契約資産とは、当社が顧客に譲渡した商品またはサービスと引き換えられる対価への当社の権利として、時間の経過以外の何かによって条件付けられている場合(例: 当社が請求する権利を得る前に一定期間にわたって収益を認識する方法の適用により認識された収益で、IFRS第15号の適用以前は、未請求収益は「未成工事支出金」として報告されていた)において認識されます。
契約負債は、顧客がすでに対価を支払った場合に、当社が商品またはサービスを移転する義務を表します(例: 契約負債には、主としてIFRS第15号の実施以前は「その他の負債」として計上されていた、顧客からの前受金が含まれます )。
個々の契約については、契約資産または契約負債のいずれかが純額で表示されます。
流動または固定の開示区分には変更はありません。
上記をざっと理解したところで、監査人のリスク対応手続を読んでいこう。
我々の監査上の対応
我々の監査手続には、IFRS第15号の収益認識に関連する会計方針の適切性を、一定期間にわたり充足されるか、または一時点で充足されるかといった収益認識のタイミングも含めて評価する手続などが含まれている。また、販売プロセスの内部統制のデザインと実装を評価するとともに、個々の販売取引について、契約における履行義務の識別の適切性、取引価格に含まれる変動対価制約の完全性と評価の妥当性、さらに、長期契約の進捗率の見積りに含まれる実績費用と見積総額費用の合理性をテストした。
民間航空機の売却契約は非常に複雑である。エンジンやスペアパーツなどとパッケージで契約され、さまざまな履行義務の取り決めもある。納入機数などの条件によって価格が変わる変動対価の条項も合まれていると考えられる。従って履行義務を識別し、対価を配分するのは非常に、複雑なプロセスであろうし、マネジメントによる判断や仮定が要求される。さらに長期にわたる契約であるため、総費用と進涉度の見積りは重要となる。
監査人は、収益認識に関する、上記に関連する会社のポリシーを理解するとともに、内部統制のデザインと実装を評価している。
なお、会社のポリシーの理解や、収益認識のプロセスや内部統制の理解にはインダストリーの専門家は利用されていない。監査チームのメンバーにインダストリーに関する十分な専門的知識があると判断したと考えられる。

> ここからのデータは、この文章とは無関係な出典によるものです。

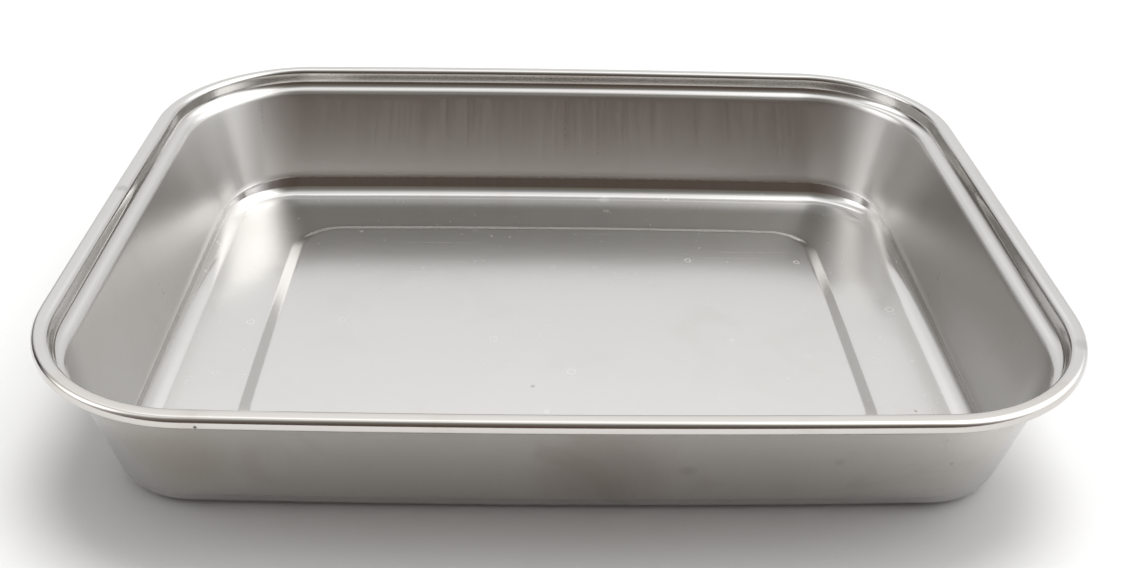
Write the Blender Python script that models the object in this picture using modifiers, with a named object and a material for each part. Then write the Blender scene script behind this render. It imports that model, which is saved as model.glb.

我々の手続には、適切な期間に収益が認識されたかどうかを評価するための特定時点契約のカットオフテストが含まれていました。
これは実証手続であるが、一つ一つの売上金額が大きいのでカットオフ(期間帰属)の手続も重要である。
2018年12月31日のバックログの監査には、IFRS 15の正しい適用の検証と、開示に示されているバックログの金額と基本的な契約の詳細およびその他のサポート文書との整合性チェックが含まれていました。
長期契約の収益認識においてバックログの検証は重要である。IFRS 第15号の要件を充足しないと、収益認識のタイミングが変わってくるため、財務諸表に大きなインパクトを与えるからである。そのリスクが適切に開示されているかも含めて検証している。
エアバスのKAMでは、監査人の所見といった独立のセクションでなく、監杳上の対応に含めて、手続の結果が述べられている。会計処理や、開示に不適切な点はなかったという結論である。当年度に認識された収益において重大な虚偽表示の証拠を特定せず、財務諸表で適切な開示が行われたと判断した。